→ **Your task**:
Quote the lines exactly, starting with the line that contains "on_wall(0, depth, height)" and ending with the line that contains "imported = [obj", and leave out all other lines.

→ **Supplied information**:
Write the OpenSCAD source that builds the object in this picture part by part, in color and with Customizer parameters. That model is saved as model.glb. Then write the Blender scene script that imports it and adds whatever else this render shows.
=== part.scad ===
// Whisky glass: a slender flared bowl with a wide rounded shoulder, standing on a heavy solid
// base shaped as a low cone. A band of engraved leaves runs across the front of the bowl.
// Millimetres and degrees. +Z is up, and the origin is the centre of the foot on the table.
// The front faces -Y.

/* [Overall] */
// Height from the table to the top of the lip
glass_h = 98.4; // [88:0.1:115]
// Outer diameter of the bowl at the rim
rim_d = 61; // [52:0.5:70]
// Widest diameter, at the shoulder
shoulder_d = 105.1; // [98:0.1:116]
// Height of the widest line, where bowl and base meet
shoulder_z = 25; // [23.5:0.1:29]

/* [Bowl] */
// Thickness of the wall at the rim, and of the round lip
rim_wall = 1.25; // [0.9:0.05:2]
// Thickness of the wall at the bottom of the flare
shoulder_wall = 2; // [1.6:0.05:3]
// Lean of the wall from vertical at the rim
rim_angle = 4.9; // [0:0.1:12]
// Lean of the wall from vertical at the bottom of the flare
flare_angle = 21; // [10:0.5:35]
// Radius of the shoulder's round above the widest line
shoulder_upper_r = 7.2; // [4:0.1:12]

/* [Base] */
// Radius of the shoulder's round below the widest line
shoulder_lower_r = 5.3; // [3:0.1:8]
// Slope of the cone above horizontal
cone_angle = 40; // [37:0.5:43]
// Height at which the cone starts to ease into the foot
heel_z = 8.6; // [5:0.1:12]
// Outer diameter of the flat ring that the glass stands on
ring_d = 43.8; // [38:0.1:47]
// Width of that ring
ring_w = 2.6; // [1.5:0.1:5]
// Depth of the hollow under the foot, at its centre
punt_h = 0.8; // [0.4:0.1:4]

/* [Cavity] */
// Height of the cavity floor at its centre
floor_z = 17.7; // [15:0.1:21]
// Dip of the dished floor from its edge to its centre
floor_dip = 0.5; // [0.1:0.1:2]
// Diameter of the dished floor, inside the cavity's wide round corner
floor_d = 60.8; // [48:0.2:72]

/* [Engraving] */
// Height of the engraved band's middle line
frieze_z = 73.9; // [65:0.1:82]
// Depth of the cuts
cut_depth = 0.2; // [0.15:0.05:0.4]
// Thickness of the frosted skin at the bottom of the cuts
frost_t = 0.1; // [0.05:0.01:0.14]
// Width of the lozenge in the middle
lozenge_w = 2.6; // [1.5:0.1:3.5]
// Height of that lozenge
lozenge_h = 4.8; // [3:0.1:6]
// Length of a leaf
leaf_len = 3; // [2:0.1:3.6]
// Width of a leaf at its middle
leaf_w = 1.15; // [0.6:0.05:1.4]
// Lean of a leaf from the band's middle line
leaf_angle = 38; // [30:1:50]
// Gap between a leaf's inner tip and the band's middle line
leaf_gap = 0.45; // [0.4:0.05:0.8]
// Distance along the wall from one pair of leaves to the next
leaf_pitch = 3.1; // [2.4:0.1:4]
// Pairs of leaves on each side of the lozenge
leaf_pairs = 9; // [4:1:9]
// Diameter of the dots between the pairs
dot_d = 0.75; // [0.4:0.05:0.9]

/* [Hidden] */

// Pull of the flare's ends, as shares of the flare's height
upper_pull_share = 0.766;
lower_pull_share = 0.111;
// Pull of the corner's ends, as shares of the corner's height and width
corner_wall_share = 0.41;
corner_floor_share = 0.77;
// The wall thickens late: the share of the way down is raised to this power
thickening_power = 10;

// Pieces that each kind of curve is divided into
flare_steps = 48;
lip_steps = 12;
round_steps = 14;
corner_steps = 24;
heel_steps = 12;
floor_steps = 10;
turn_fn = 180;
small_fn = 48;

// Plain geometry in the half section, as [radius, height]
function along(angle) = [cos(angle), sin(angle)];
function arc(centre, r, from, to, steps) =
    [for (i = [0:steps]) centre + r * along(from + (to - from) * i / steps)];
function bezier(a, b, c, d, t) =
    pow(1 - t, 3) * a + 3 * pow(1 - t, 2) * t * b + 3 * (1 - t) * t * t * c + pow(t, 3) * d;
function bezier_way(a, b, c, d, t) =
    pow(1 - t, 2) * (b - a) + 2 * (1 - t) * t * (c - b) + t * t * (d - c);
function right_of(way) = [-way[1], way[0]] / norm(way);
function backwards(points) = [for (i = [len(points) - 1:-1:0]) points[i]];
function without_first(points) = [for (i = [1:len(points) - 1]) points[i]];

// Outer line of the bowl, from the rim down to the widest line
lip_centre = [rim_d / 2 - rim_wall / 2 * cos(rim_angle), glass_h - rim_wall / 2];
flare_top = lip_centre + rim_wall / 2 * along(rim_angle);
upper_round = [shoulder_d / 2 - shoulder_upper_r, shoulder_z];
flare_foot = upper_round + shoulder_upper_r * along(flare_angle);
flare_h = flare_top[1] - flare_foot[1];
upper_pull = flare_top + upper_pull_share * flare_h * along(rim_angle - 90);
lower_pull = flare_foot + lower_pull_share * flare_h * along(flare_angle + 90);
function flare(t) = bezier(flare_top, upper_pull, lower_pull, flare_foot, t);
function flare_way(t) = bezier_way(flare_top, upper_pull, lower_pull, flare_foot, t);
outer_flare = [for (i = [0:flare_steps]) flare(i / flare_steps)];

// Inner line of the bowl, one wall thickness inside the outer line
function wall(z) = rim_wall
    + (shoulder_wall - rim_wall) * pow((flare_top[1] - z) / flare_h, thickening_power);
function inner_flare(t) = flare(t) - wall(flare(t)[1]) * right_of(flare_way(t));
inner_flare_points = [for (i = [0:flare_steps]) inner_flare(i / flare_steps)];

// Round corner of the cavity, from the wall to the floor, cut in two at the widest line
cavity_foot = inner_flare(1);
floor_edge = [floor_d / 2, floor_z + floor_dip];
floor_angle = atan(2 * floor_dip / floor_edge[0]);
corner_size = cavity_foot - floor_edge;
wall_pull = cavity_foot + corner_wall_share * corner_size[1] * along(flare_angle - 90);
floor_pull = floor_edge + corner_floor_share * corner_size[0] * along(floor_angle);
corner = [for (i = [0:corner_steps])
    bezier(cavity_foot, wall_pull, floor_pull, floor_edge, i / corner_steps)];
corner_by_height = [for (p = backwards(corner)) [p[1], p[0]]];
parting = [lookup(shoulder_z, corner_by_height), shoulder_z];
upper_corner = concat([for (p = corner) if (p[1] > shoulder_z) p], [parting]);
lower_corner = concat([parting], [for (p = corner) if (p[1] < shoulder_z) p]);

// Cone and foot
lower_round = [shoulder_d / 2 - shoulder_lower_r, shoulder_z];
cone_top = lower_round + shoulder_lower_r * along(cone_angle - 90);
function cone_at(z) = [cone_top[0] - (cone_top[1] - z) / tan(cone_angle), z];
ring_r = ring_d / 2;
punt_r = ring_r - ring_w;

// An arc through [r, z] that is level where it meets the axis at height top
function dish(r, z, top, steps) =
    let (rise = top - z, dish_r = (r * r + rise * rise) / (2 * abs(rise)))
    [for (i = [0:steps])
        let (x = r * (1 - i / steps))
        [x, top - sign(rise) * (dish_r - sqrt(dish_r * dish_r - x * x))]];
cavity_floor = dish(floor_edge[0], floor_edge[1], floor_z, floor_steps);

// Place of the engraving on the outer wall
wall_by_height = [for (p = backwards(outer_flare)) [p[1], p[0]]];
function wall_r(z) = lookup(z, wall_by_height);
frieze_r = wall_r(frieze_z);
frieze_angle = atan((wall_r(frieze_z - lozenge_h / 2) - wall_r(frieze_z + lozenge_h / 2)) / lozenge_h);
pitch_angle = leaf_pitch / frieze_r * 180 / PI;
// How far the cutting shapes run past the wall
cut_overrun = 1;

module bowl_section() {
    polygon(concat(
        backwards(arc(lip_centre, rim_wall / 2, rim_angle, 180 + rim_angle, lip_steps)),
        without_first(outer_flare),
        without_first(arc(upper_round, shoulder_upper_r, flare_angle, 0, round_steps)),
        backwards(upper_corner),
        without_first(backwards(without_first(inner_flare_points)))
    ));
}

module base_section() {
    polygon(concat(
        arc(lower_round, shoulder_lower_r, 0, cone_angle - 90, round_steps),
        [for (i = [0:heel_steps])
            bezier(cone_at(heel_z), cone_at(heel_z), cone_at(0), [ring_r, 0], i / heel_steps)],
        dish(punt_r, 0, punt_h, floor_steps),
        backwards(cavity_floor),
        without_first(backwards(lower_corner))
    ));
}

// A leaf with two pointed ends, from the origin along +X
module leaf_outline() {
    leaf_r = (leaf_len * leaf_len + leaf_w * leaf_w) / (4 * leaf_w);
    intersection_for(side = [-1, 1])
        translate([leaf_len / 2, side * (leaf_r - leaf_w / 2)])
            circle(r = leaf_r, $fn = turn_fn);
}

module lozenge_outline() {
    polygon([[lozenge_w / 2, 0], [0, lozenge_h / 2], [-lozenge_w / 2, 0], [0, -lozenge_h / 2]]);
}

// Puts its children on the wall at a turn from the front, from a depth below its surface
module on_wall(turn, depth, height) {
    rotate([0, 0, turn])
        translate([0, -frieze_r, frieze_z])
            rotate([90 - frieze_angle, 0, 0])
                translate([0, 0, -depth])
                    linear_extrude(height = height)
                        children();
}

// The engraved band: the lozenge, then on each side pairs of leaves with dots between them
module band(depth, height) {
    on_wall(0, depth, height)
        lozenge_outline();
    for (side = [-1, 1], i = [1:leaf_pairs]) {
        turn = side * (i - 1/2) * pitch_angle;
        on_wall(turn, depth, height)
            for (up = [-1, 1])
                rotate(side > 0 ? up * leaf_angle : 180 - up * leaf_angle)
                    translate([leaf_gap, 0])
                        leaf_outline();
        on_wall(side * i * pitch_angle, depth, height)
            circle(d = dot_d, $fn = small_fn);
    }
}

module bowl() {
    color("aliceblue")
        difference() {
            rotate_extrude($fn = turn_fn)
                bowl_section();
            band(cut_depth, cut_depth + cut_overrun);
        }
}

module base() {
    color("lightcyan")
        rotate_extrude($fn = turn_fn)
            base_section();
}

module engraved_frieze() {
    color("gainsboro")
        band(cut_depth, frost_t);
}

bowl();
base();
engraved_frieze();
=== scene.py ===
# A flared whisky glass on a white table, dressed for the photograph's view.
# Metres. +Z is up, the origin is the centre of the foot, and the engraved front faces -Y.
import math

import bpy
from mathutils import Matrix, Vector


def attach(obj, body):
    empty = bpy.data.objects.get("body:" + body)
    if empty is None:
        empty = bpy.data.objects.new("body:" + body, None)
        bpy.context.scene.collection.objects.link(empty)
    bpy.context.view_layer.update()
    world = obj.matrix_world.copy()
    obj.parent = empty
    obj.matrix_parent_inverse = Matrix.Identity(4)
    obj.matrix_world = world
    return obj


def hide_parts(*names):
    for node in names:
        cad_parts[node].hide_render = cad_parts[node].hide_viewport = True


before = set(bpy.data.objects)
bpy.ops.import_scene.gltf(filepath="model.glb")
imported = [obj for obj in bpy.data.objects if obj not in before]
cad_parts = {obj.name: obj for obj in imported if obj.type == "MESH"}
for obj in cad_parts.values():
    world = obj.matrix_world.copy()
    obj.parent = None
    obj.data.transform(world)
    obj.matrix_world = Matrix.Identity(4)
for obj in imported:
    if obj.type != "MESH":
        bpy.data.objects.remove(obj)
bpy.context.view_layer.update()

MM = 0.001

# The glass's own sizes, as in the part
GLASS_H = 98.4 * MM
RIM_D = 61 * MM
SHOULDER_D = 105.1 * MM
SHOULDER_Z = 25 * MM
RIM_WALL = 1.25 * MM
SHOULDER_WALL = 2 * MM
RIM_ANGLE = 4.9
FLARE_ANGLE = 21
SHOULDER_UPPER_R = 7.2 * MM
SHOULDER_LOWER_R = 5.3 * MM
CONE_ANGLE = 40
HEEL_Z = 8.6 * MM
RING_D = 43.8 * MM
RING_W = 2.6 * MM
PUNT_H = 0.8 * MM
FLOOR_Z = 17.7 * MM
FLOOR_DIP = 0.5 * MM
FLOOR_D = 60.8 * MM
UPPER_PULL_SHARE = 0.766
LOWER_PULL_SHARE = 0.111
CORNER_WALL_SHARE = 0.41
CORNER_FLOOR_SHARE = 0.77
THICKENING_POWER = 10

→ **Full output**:
    on_wall(0, depth, height)
        lozenge_outline();
    for (side = [-1, 1], i = [1:leaf_pairs]) {
        turn = side * (i - 1/2) * pitch_angle;
        on_wall(turn, depth, height)
            for (up = [-1, 1])
                rotate(side > 0 ? up * leaf_angle : 180 - up * leaf_angle)
                    translate([leaf_gap, 0])
                        leaf_outline();
        on_wall(side * i * pitch_angle, depth, height)
            circle(d = dot_d, $fn = small_fn);
    }
}

module bowl() {
    color("aliceblue")
        difference() {
            rotate_extrude($fn = turn_fn)
                bowl_section();
            band(cut_depth, cut_depth + cut_overrun);
        }
}

module base() {
    color("lightcyan")
        rotate_extrude($fn = turn_fn)
            base_section();
}

module engraved_frieze() {
    color("gainsboro")
        band(cut_depth, frost_t);
}

bowl();
base();
engraved_frieze();
=== scene.py ===
# A flared whisky glass on a white table, dressed for the photograph's view.
# Metres. +Z is up, the origin is the centre of the foot, and the engraved front faces -Y.
import math

import bpy
from mathutils import Matrix, Vector


def attach(obj, body):
    empty = bpy.data.objects.get("body:" + body)
    if empty is None:
        empty = bpy.data.objects.new("body:" + body, None)
        bpy.context.scene.collection.objects.link(empty)
    bpy.context.view_layer.update()
    world = obj.matrix_world.copy()
    obj.parent = empty
    obj.matrix_parent_inverse = Matrix.Identity(4)
    obj.matrix_world = world
    return obj


def hide_parts(*names):
    for node in names:
        cad_parts[node].hide_render = cad_parts[node].hide_viewport = True


before = set(bpy.data.objects)
bpy.ops.import_scene.gltf(filepath="model.glb")
imported = [obj for obj in bpy.data.objects if obj not in before]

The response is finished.